A structurally separated network would act as a catalyst for many of these types of "cool" things with the caveat somehow investment capital towards the common infrastructure must be given an ROI. Otherwise we may be waiting around for decades while the media companies and the cable companies fight it out.
So while technological progress marches forward sometimes social progress gets held back, or even worse, reverses itself and repeats the mistakes of history. Maybe it's due to the limited lifespans of humans and how difficult it is to pass on the lessons from generation to generation? Don't really know but it seems to me that this current generation hasn't really proven itself in terms of social progress.
Cann't speak for the lawyers at CMP, of course. :)
Two ways in which the analogy may not fully apply, though.
First, MSOs already have programming agreements for content redistribution with the TV networks, whereas there is no relationship between ISPs and a web content provider like LR. Whether said cable programming agreement allows for recording is a far different matter, no doubt. However, a distribution relationship does exist.
Second, the DVR in the home is now provided by the MSO. It's not a consumer purchased and managed device. Therefore, there is already a precedent for the MSO selling a video recording service to customers on hardware it owns.
To your point about ad zapping, clearly this is why Time Warner Cable has disabled the feature with its Start Over netDVR-lite service.

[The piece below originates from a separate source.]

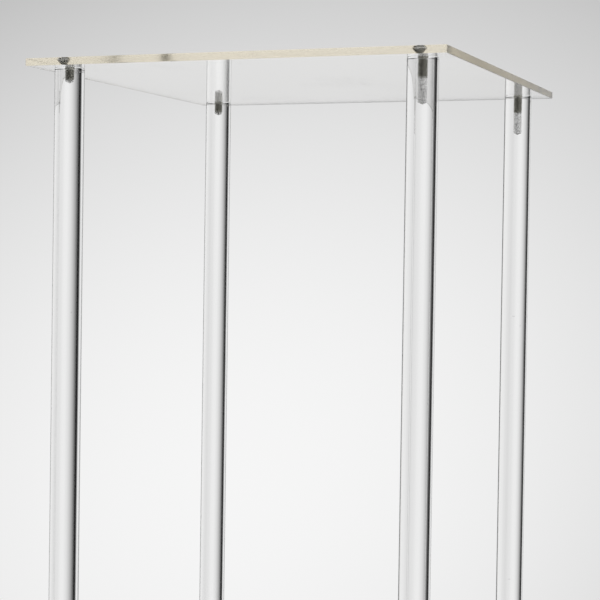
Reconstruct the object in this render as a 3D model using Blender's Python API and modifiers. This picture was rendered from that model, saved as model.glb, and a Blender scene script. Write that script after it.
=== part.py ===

BTW, I'm not "Pro MSO" on this one, per se. I think it's a cool app, and as a consumer, would love to see it. Who needs another hot, spinning hard drive in their home?
What would LR do if they found out that a bunch of ISPs purchasing devices which would zap all their ads on their web site and either replace them with their own or get rid of them completely? Before the ISPs deployed such a device they seeded their userbase with a consumer purchased residential gateway that did the same thing. Then they argue if consumers can zap the ads by purchasing a device that does it in their homes cannot we, the ISPs, rent such a centralized device to our users to do the same thing? No reader really wants all these ads on the LR pages anyway so doing such a thing would be serving the market demands.
So is about every distribution network one can fathom. (Note: digital cable is stat muxed so is telco's attempt at next gen networks with ATM.)
A progressive network design will likely be based on the best stat mux technologies available. They will also support variable bit rates of streams. It doesn't take as much bw to support HDTV for a talking head (news channel) as it does a sporting event like the superbowl. Designing a system that all streams must be preordained by the network operators at specific bit rates, etc. is misguided in my opinion.
PS. The internet is less about technology choices and more about policy choices. If the PSTN didn't have the rules of common carriage today's internet wouldn't exist as we know it.
What's the difference whether a consumer records and stores purchased cable TV programming on a hard drive they rent from their cable provider that's located in a set-top box in their home or a server that's located in the MSO's data center? In either case, the subscriber is simply archiving video content they purchased from the MSO on a hard disk provided by the MSO.
mymp3.com took a similar position, i.e. they were merely archiving music that was already purchased by the consumer. Consumer's had to prove the purchased the CD before they could access it.
While I'm not trained as a lawyer I'd suggest the issue a judge would consider isn't the above comparison but rather whether MSO based recording and time shifting is considered fair use or not.
http://en.wikipedia.org/wiki/Fair_use
"In determining whether the use made of a work in any particular case is a fair use the factors to be considered shall include—
1. the purpose and character of the use, including whether such use is of a commercial nature or is for nonprofit educational purposes; 2. the nature of the copyrighted work; 3. the amount and substantiality of the portion used in relation to the copyrighted work as a whole; and 4. the effect of the use upon the potential market for or value of the copyrighted work."
Folks working in the broadcast industry will tell you that the 30 second television ad is copyrighted along with the content. The market price of that ad is based on time of broadcast (as well as region and other things). MSOs (or TV affilliates for that matter) shifting those ads will have a huge effect on the market value of the content. They violate copyright and broadcasting rights if they time shift those ads. If this weren't the case every local TV affilliate in the country would shift ads in a manner that maximized their interests over those of the copyright holder.
Similar for market windows for HBO like content which has no ads. Also, broadcasting rights covers things like syndication. (Another thing MSO based recording would trample all over.)
These are just some obvious issues. I'd suspect any thorough and complete critical review would reveal that MSO based recording is in no way fair use and them doing so without licensing the rights beforehand may end them up in bankruptcy court, a la mp3.com.
Many times techno geeks miss the pertinent issues like does Cablevision have the rights to copy, shift, and rebroadcast content which isn't theirs? I'd suspect not.
This is clearly the issue in play. However, the dynamics aren't identical to mp3.com.
To hypothetically advocate for Cablevision....
What's the difference whether a consumer records and stores purchased cable TV programming on a hard drive they rent from their cable provider that's located in a set-top box in their home or a server that's located in the MSO's data center? In either case, the subscriber is simply archiving video content they purchased from the MSO on a hard disk provided by the MSO.
The internet is built on stat muxing principles. If Youtube were to serve 10 million SDTV quality streams (assuming 10% active users out of 100M users)they would require 37.5 Tbps. Is there such a pipe available to any content provider? Don't give me BS about distributed content caching etc, for that can solve the problem by only one order of magnitude. For ture scaling of simultaneous video you require reaching down all the way to the edge. The edge under the control of the AT&Ts, VZ, Comcasts of the world. In the end the edge provider has the final say on how many bits can pass without stat muxing and this is how they will win over the so called Youtubes of the world. In the end it all boils down to elementary mathematics.